Highlands & Islands

Ash from destructive hill fort fire 'preserved in peat'

Aerial image of Dun Deardail hillfort Image copyright Nevis Landscape Partnership
Image caption Dun Deardail was built 2,500 years ago

Archaeologists believe they have found, preserved in peat, charcoal from a fire that destroyed an ancient hillfort.

Dun Deardail was built about 2,500 years ago on a prominent knoll on Sgorr Chalum, a hill overlooking the River Nevis in Glen Nevis.

Charcoal found in surrounding peatbog has been analysed.

Four "significant fire events" were identified as layers of charcoal or soot. One, from around 310BC, is thought to be the fort's burning.

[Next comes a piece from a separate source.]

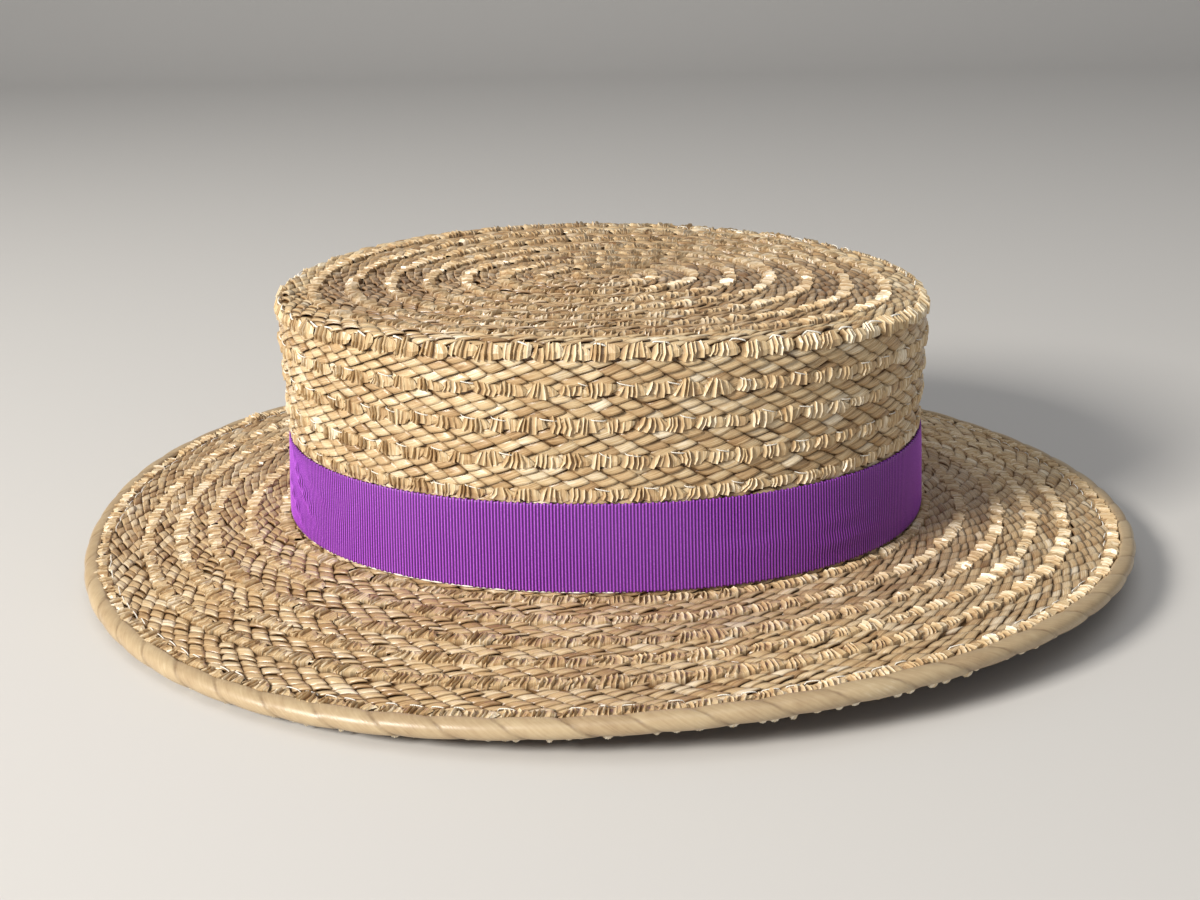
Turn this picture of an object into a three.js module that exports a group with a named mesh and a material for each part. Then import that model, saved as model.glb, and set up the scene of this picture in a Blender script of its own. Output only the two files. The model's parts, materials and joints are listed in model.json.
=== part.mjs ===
// A straw boater hat: a crown and a brim of sewn straw plait, a wound binding round the brim's edge,
// a round of plait sewn under that edge, and a ribbon round the crown's foot.
// Millimetres. +Z is up, the long axis (front to back of the head) is X, and Z = 0 is the table it rests on.
// The origin is on the crown's axis.
import * as THREE from "three";

// ---- Driving dimensions ----
const ribbonHeight = 25.6;        // 1 inch petersham
const ribbonHalfLength = 102;     // outside of the ribbon at its lower edge, along X
const crownDifference = 20.5;     // half length less half width, for every ring round the crown
const edgeDifference = 22.7;      // and at the brim's edge
const ribbonThickness = 0.6;
const gap = 0.3;                  // clearance between touching pieces
const crownHeight = 69.6;         // from the ribbon's lower edge to the tip
const crownWall = 2.4;
const brimWall = 2.8;
const brimHalfLength = 166.2;     // to the outside of the binding, along X
const bindingThickness = 0.9;
const bindingRadius = 2.7;        // of the rolled edge, seen in section
const underRoundThickness = 1.5;
const underRoundWidth = 12;
const crownPower = 2.14;          // power of the crown's oval; 2 is an ellipse
const brimPower = 2.06;           // power of the oval at the brim's edge
const segments = 76;              // facets round the hat

// Drops below the ribbon's lower edge
const brimFootDrop = 1.5;         // to the brim's upper side, at the crown
const edgeDrop = 6.3;             // to the middle of the rolled edge, on average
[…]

Archaeologists said the fire that destroyed Dun Deardail would have "created towering plumes of smoke rising up from the fort, expelling ash and charcoal into the air".

Layers of peat nearby were analysed and subject to a series of radiocarbon dates.

The earliest of the fire events is believed to be from fires set to burn away scrub to help clear the site for the construction of the fort around 500BC.

The middle two events involved decreasing amounts of charcoal, while the largest layer, dating to 310BC, is thought to represent the burning of the hillfort.

Chieftain's daughter

The name Dun Deardail, Derdriu's Fort, links it to an ancient Iron Age Irish myth called The Sorrow of Derdriu.

The legend tells of a chieftain's daughter who was said to be so beautiful that kings, lords and warriors fought and died to try to win her hand in marriage.

Image copyright Chris Mitchell
Image caption A reconstruction of what the hill fort looked like at the time fire broke out at the site causing the vitrification of its rock defences

Dun Deardail is what is known as a vitrified fort.

The process of vitrification occurs when a timber-framed drystone defensive rampart is destroyed by fire and the heat generated is so intense that the core of the stone rampart melts.

Examples of vitrified forts can be found across Scotland, including in Aberdeenshire.

The Dun Deardail research work was the first time charcoal analysis, along with pollen analysis and radiocarbon dating, had been used to date a vitrification event.

The details of the peat analysis, done as part of an excavation of the site, and history of the hillfort, close to Fort William, are contained in a new publication.

The Archaeology of Dun Deardail is available online and has been published by Forestry Commission Scotland as part of the Nevis Landscape Partnership.


The Sorrow of Derdriu

Image copyright Nevis Landscape Partnership
Image caption Dun Deardail takes its name from an chieftain's daughter of Irish legends

Forestry Commission Scotland archaeologist Matt Ritchie gives an account of the Irish legend:

"The story begins in Ulster, with a prophecy by the druid Cathub.

'Call her Derdriu. She will be very beautiful but will bring much sorrow. She will be the cause of the treachery of kings and the death of many heroes.'

King Conchubur ignores the calls of his men to kill the child at birth and instead has her raised in secret, intending to wed her when she comes of age.

But all did not go to plan.

Derdriu fell in love with the warrior Noisiu and, on her urging, they fled to Scotland.

King Conchubur sent his envoy, Fergus mac Roach, to promise the brothers a pardon if they returned to Ulster.

They were betrayed on their return, as the vindictive king had also instructed Eogan mac Durthacht to ambush the brothers and kill them.

Derdriu was to be forced to marry her lover's murderer, but took her own life rather than submitting to him.

With his honour in question - he had promised the brothers safe passage - Fergus vowed revenge against the treacherous King Conchubur.

Ulster was riven with fighting and the druid's prophecy of the sorrow of Derdriu came to pass.

Could the lovers have destroyed their own hillfort on their ill-fated return to Ulster?"